Only Ed Joyce (47) came close to upping the run rate but after Vettori got him England folded for 120 in 37.5 overs.
They had missed a golden opportunity to go a long way towards setting up a likely final against Australia.
By the end they had managed to rejuvenate a New Zealand team which went into this game low on confidence amid rumours of dressing room unrest.
Initially, England looked very good, and their disciplined bowling display reaped rich rewards when the Kiwis collapsed to 67-5.
James Anderson bowled beautifully, shaping the ball away and nipping it back in, while Flintoff consistently hit the 92/93mph mark.
New Zealand were so subdued that long periods went by in which no boundaries came.
Peter Fulton (24) dispatched Jon Lewis over wide long-on for six in a rare gesture of defiance but then sliced a slower ball to point before Craig McMillan played all round a straight one from Paul Collingwood and departed lbw.

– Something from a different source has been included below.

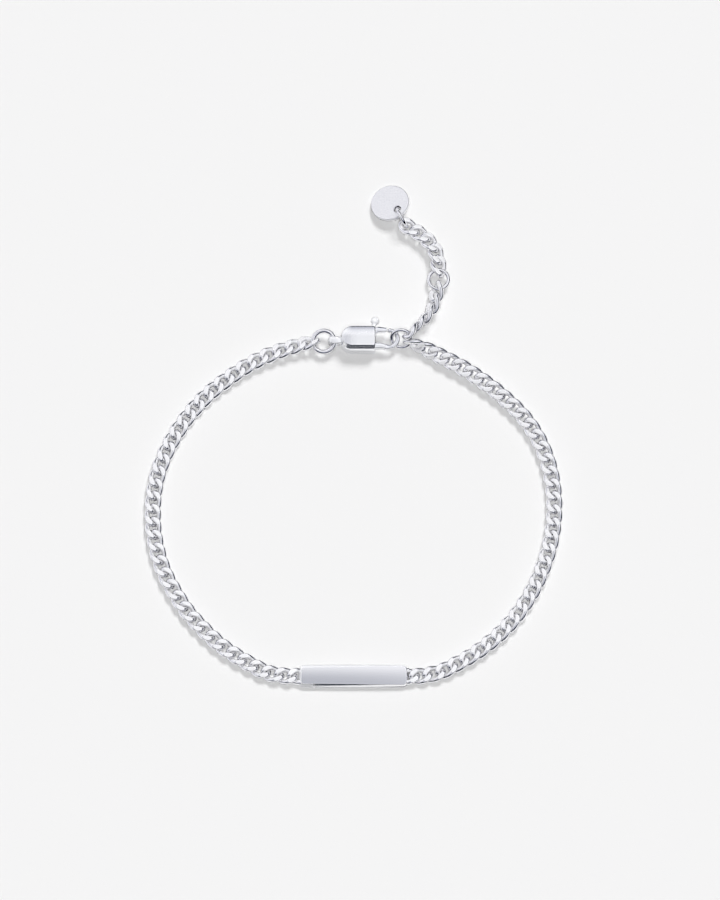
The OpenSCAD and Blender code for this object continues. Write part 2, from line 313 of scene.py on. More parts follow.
# light and dull are the metal's two tones; rough and spread are its roughness and how much that wavers
finishes = {
    "chain_silver": {"light": (0.94, 0.94, 0.95), "dull": (0.84, 0.84, 0.875), "rough": 0.05, "spread": 0.06,
                     "mask": "filed", "maskRough": 0.38, "maskSatin": 0.75},
    # the rings' silver is a darker copy of the same silver: painted shade, so their wire and its dark edge lines read
    # darker
    "ring_silver_painted_shade": {"light": (0.91, 0.91, 0.925), "dull": (0.76, 0.76, 0.80), "rough": 0.03, "spread": 0.04,
                    "mask": "satin", "maskRough": 0.12, "maskSatin": 0.7},
    "bar_silver": {"light": (0.97, 0.97, 0.98), "dull": (0.92, 0.925, 0.945), "rough": 0.10, "spread": 0.08,
                   "cloud": 160, "stretch": (0.35, 1, 1), "mask": "filed", "maskRough": 0.3, "maskSatin": 0.7},
    "clasp_silver": {"light": (0.96, 0.96, 0.975), "dull": (0.87, 0.88, 0.91), "rough": 0.10, "spread": 0.10,
                     "cloud": 500, "bump": 0.03, "stretch": (1, 0.3, 1), "mask": "satin", "maskRough": 0.12,
                     "maskSatin": 0.6},
    "lever_silver": {"light": (0.96, 0.96, 0.975), "dull": (0.87, 0.88, 0.91), "rough": 0.10, "spread": 0.08,
                     "mask": "satin", "maskRough": 0.3, "maskSatin": 0.85},
    "pin_silver": {"light": (0.82, 0.82, 0.85), "dull": (0.62, 0.62, 0.66), "rough": 0.18, "spread": 0.10},
    "tag_silver": {"light": (0.95, 0.95, 0.965), "dull": (0.76, 0.76, 0.80), "rough": 0.26, "spread": 0.20,
                   "cloud": 5000, "bump": 0.5, "metal": 0.8},
}
silvers = {name: silver(name, **finish) for name, finish in finishes.items()}
print("materials made")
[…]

Collingwood took his third catch, this time a sharp one at slip, after Monty Panesar found the edge of Ross Taylor's bat and New Zealand were in disarray.
Oram belatedly gave his side an injection of urgency with his fourth ODI half-century, hitting Jamie Dalrymple and Panesar for big sixes.
Flintoff returned to end his 120-run stand with Brendon McCullum (30) by bowling the keeper and finished with two wickets in three balls by having Vettori caught behind and bowling Shane Bond.
Any suggestions that the pursuit would be straightforward were dismissed following an impressive opening from Franklin, who saw Mal Loye and Ian Bell edge to slip and Andrew Strauss trapped leg-before.
England were struggling to hit the ball off the square until Joyce pulled Mark Gillespie and guided him down to fine-leg for successive boundaries.
The Irish left-hander then pulled the seamer for four before charging down the track and mowing him away to deep mid-wicket.
The introduction of Vettori signalled another collapse, however, from which England would not recover.
Collingwood's misery was ended when he was plumb lbw trying to sweep, while Flintoff gave the spinner the charge and succeeded only in nicking behind.
Paul Nixon was unfortunate to be given out caught behind when replays showed he had not touched a delivery which gave Oram his 100th ODI wicket.
But Joyce and Dalrymple deserved little sympathy for offering easy opportunities off Vettori before Bond returned to deliver the coup de grace and also reach a century of one-day international victims by polishing off the tail.